Read the file in and write it back out with the encoding desired:

with open('input.csv','r',encoding='utf-8-sig') as fin:
    with open('output.csv','w',encoding='utf-8-sig') as fout:
        fout.write(fin.read())

utf-8-sig codec will remove BOM if present on read, and will add BOM on write, so the above can safely run on files with or without BOM originally.
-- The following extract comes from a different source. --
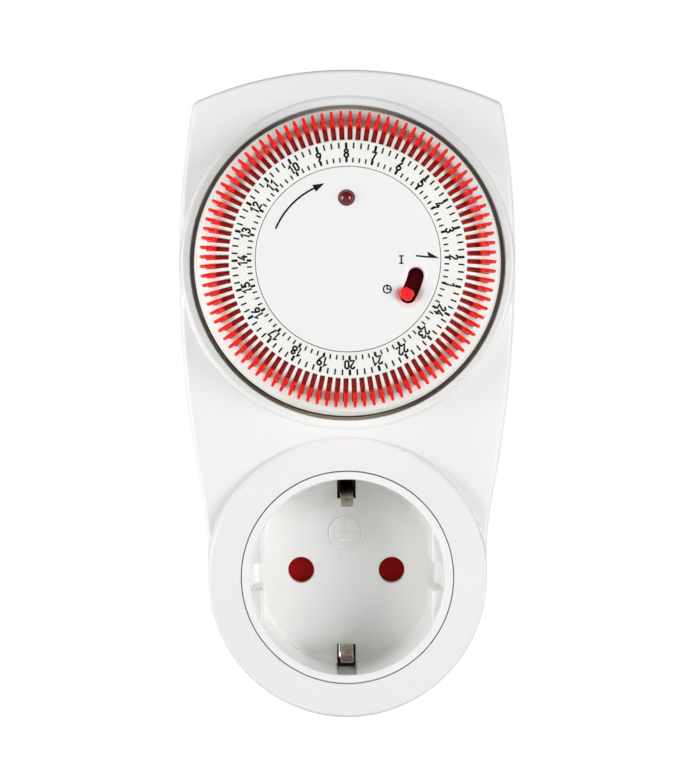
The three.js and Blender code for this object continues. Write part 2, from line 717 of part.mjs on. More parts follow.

You can convert in place by doing:

file = 'test.csv'

with open(file,'r',encoding='utf-8-sig') as f:
    data = f.read() 

with open(file,'w',encoding='utf-8-sig') as f:
    f.write(data)

Note also that utf16 works as well. Some older Excels don't handle UTF-8 correctly.

Mark Tolonen
  • 132,868
  • 21
  • 152
  • 208
0

Thank You!
I have found a way to automatically handle the missing BOM utf-8 signature. In addition to the lack of BOM signature, there is another problem is that duplicate BOM signature is mixed in the file data. Excel does not show clearly and transparently. and make a mistake other data when compared, calculated. eg :
data -> Excel
Chinese -> Chinese
12 -> 12

If you compare it, obviously ChineseBOM will not be equal to Chinese. Code python to solve the problem:

import codecs
bom_utf8 = codecs.BOM_UTF8

def fix_duplicate_bom_utf8(file, bom=bom_utf8):
    with open(file, 'rb') as f:
        data_f = f.read()

    data_finish = bom + data_f.replace(bom, b'')

    with open(file, 'wb') as f:
        f.write(data_finish)
    return

# Use:
file_csv = r"D:\data\d20200114.csv" # American, 美国人

fix_duplicate_bom_utf8(file_csv)
 # file_csv  -> American, 美国人